Notices must be in writing and will be treated as delivered on the date received at the address, date shown on the return receipt, email transmission date, or date on the courier or fax confirmation of delivery. Notices to Publisher must be sent to the address stated in the Order. Notices to Customer will be sent to the individual at the address Customer identifies on its account as its contact for notices. Publisher may send notices and other information to Customer by email or other electronic form.
The body of this Agreement will take precedence over any conflicting terms in other documents that are part of this Agreement that are not expressly resolved in those documents. Terms in an amendment control over the amended document and any prior amendments concerning the same subject matter.
By accepting this Agreement, Customer represents and warrants that: (1) it has complied and will comply with all applicable government procurement laws and regulations; (2) it is authorized to enter into this Agreement; and (3) this Agreement satisfies all applicable procurement requirements.
Publisher will comply with all laws and regulations applicable to its provision of the Offerings. Publisher will obtain and maintain any approvals, licenses, filings, or registrations necessary to its performance, and will comply with all law (including law related to export, corruption, money laundering, or any combination of these). Customer must also comply with laws applicable to their use of the Offerings.
Neither party has entered this Agreement in reliance on anything not contained or incorporated in it. This Agreement is in English only. Any translation of this Agreement into another language is for reference only and without legal effect. If a court of competent jurisdiction finds any term of the Agreement unenforceable, the Agreement will be deemed modified as necessary to make it enforceable, and the rest of the Agreement will be fully enforced to affect the parties’ intent.

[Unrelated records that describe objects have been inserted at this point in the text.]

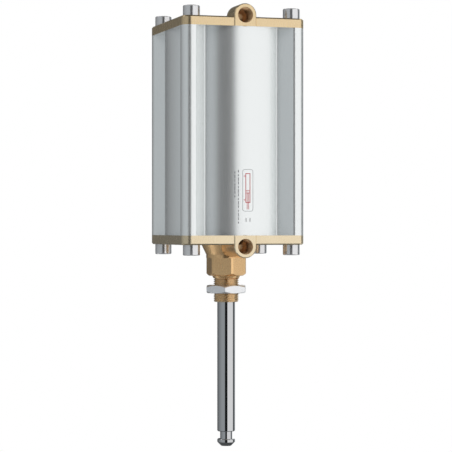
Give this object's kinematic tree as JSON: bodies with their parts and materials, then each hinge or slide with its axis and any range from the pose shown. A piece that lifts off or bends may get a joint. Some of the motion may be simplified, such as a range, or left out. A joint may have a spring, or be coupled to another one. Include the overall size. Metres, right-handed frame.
{
  "type": "pneumatic cylinder",
  "caption": "Double-acting pneumatic cylinder: aluminium barrel with corner posts between brass covers, a threaded neck with lock nut, and a chromed rod with a grooved end.",
  "frame": {"origin": "on the cylinder's axis, at the shoulder under the neck's hexagon, where the cylinder seats on its mounting plate", "axes": "+Z along the axis from the neck to the rear cover, the rod points to -Z, the port lugs face -Y, +X to the right seen from the port side"},
  "size_m": [0.0974, 0.0983, 0.3411],
  "materials": {
    "anodised_barrel": "clear satin anodised extrusion",
    "cover_brass": "machined brass, lightly tarnished",
    "screw_steel": "bright plated steel",
    "zinc_nut": "zinc-plated steel",
    "rod_chrome": "ground and hard-chromed",
    "bush_bronze": "sintered bronze",
    "inner_steel": "plain steel",
    "piston_aluminium": "turned aluminium",
    "seal_rubber": "moulded nitrile rubber",
    "bumper_rubber": "moulded polyurethane",
    "guide_plastic": "moulded acetal"
  },
  "bodies": {
    "cylinder": {"barrel": "anodised_barrel", "rear_cover": "cover_brass", "front_cover": "cover_brass", "rear_cover_screws": "screw_steel", "front_cover_screws": "screw_steel", "rear_cover_seal": "seal_rubber", "front_cover_seal": "seal_rubber", "rear_bumper": "bumper_rubber", "front_bumper": "bumper_rubber", "rod_bush": "bush_bronze", "rod_wiper": "seal_rubber", "rod_seal": "seal_rubber", "seal_washer": "inner_steel", "seal_circlip": "inner_steel"},
    "packing": {"front_piston_seal": "seal_rubber", "rear_piston_seal": "seal_rubber", "piston_guide_ring": "guide_plastic"},
    "rod": {"piston_rod": "rod_chrome", "front_piston_half": "piston_aluminium", "rear_piston_half": "piston_aluminium", "rod_o_ring": "seal_rubber", "piston_washer": "inner_steel", "piston_nut": "inner_steel"},
    "lock_nut": {"lock_nut": "zinc_nut"}
  },
  "joints": [
    {"name": "rod_slide", "type": "slide", "parent": "cylinder", "child": "packing", "axis": [0, 0, 1], "range_m": [0, 0.1]},
    {"name": "rod_turn", "type": "hinge", "parent": "packing", "child": "rod", "pos_m": [0, 0, 0], "axis": [0, 0, 1], "continuous": true},
    {"name": "lock_nut_turn", "type": "hinge", "parent": "cylinder", "child": "lock_nut", "pos_m": [0, 0, -0.0105], "axis": [0, 0, 1], "continuous": true}
  ]
}
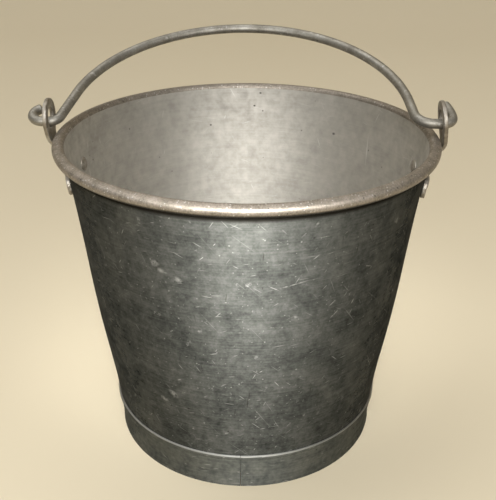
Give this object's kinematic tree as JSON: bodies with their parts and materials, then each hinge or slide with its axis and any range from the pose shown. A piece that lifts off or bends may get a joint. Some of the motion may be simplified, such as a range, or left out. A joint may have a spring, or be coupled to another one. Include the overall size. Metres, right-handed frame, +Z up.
{
  "type": "metal pail",
  "caption": "Round tapered metal pail with a curled rim, a beaded foot hoop and a wire bail that swings in riveted ears. Worn grey metal.",
  "frame": {"origin": "middle of the underside of the pail's bottom, on the pail's axis; the floor is 10 mm lower, at the foot hoop's lower edge", "axes": "+Z up along the pail's axis, X through the two ears with +X to the right ear, +Y to the back, towards which the bail leans at rest"},
  "size_m": [0.3387, 0.3004, 0.3151],
  "materials": {
    "shell": "worn, brushed and scratched, dull",
    "foot": "worn, dull, with a light bead",
    "ear": "cast, worn smooth at the edges",
    "rivet": "hammered, dull",
    "bail": "worn rod with a brownish patina"
  },
  "bodies": {
    "pail": {"pail_shell": "shell", "foot_hoop": "foot", "ear_left": "ear", "ear_right": "ear", "rivet_left_front": "rivet", "rivet_left_rear": "rivet", "rivet_right_front": "rivet", "rivet_right_rear": "rivet"},
    "bail": {"bail": "bail"}
  },
  "joints": [
    {"name": "bail_swing", "type": "hinge", "parent": "pail", "child": "bail", "pos_m": [0, 0, 0.25793], "axis": [1, 0, 0.0092], "range_deg": [-17.9, 164.9]}
  ]
}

Lists of examples following“including”,“e.g.”, “for example”, or the like are interpreted to include “without limitation,” unless qualified by words such as “only” or “solely.” This Agreement will be interpreted according to its plain meaning without presuming that it should favor either party. Unless stated or context requires otherwise:
“Affiliate” means any legal entity that controls, is controlled by, or is under common control with a party.
“Anti-Corruption Laws” means all laws against fraud, bribery, corruption, inaccurate books and records, inadequate internal controls, money-laundering, and illegal software, including the U.S. Foreign Corrupt Practices Act.
“Control” means ownership of more than a 50% interest of voting securities in an entity or the power to direct the management and policies of an entity.
“Confidential Information” is defined in the “Confidentiality” section.
“Customer Data” means all data, including all text, sound, software, image or video files that are provided to Publisher or its Affiliates by, or on behalf of, Customer and its Affiliates through use of the Offering. Customer Data does not include Support Data.
“Data Protection Law” means any law applicable to Publisher or Customer, relating to data security, data protection and/or privacy, including Regulation (EU) 2016/679 of the European Parliament and of the Council of 27 April 2016 on the protection of natural persons with regard to processing of personal data and the free movement of that data (“GDPR”), and any implementing, derivative or related legislation, rule, regulation, and regulatory guidance, as amended, extended, repealed and replaced, or re-enacted.
“Documentation” means all user manuals, handbooks, training material, requirements, and other written or electronic materials Publisher makes available for, or that result from use of, the Offering.
“End User” means any person Customer permits to use an Offering or access Customer Data. “Feedback” means ideas, suggestions, comments, input, or know-how, in any form, that one party provides to the other in relation to recipient’s Confidential Information, products, or services. Feedback does not include sales forecasts, future release schedules, marketing plans, financial results, and high-level plans (e.g., feature lists) for future products.
“Feedback” means ideas, suggestions, comments, input, or know-how, in any form, that one party provides to the other in relation to recipient’s Confidential Information, products, or services. Feedback does not include sales forecasts, future release schedules, marketing plans, financial results, and high-level plans (e.g., feature lists) for future products.
“Insolvent” means admitting in writing the inability to pay debts as they mature; making a general assignment for the benefit of creditors; suffering or permitting the appointment of a trustee or receiver for all or any of its (i.e., the non-terminating party’s) assets, unless such appointment is vacated or dismissed within 60 days from the date of appointment; filing (or having filed) any petition as a debtor under any provision of law relating to insolvency, unless such petition and all related proceedings are dismissed within 60 days of such filing; being adjudicated insolvent or bankrupt; having wound up or liquidated; or ceasing to carry on business.
“Offering” means all services, websites (including hosting), solutions, platforms, and products identified in an Order and that Publisher makes available under or in relation to this Agreement, including the software, equipment, technology, and services necessary for Publisher to provide the foregoing. Offering availability may vary by region.
“Order” means an ordering document used to transact the Offering via the Marketplace.
“Personal Data” means any information relating to an identified or identifiable natural person.
“Representatives” means a party’s employees, Affiliates, contractors, advisors and consultants.
“Standard Contractual Clauses” means the standard data protection clauses for the transfer of personal data to processors established in third countries which do not ensure an adequate level of data protection, as described in Article 46 of the GDPR.
“Subcontractor” means any third party: (1) to whom Publisher delegates its obligations under this Agreement, including a Publisher Affiliate not contracting directly with Customer through an Order; or (2) who, in performing under a contract between it and Publisher or a Publisher Affiliate, stores, collects, transfers or otherwise processes Personal Data (obtained or accessed in connection with performing under this Agreement) or other Customer Confidential Information.
“Support Data” means all data, including all text, sound, video, image files, or software, that are provided to Publisher by or on behalf of Customer (or that Customer authorizes Publisher to obtain from an Offering) through an engagement with Publisher to obtain technical support for the Offering covered under this Agreement.
“Use” means to copy, download, install, run, access, display, use or otherwise interact with.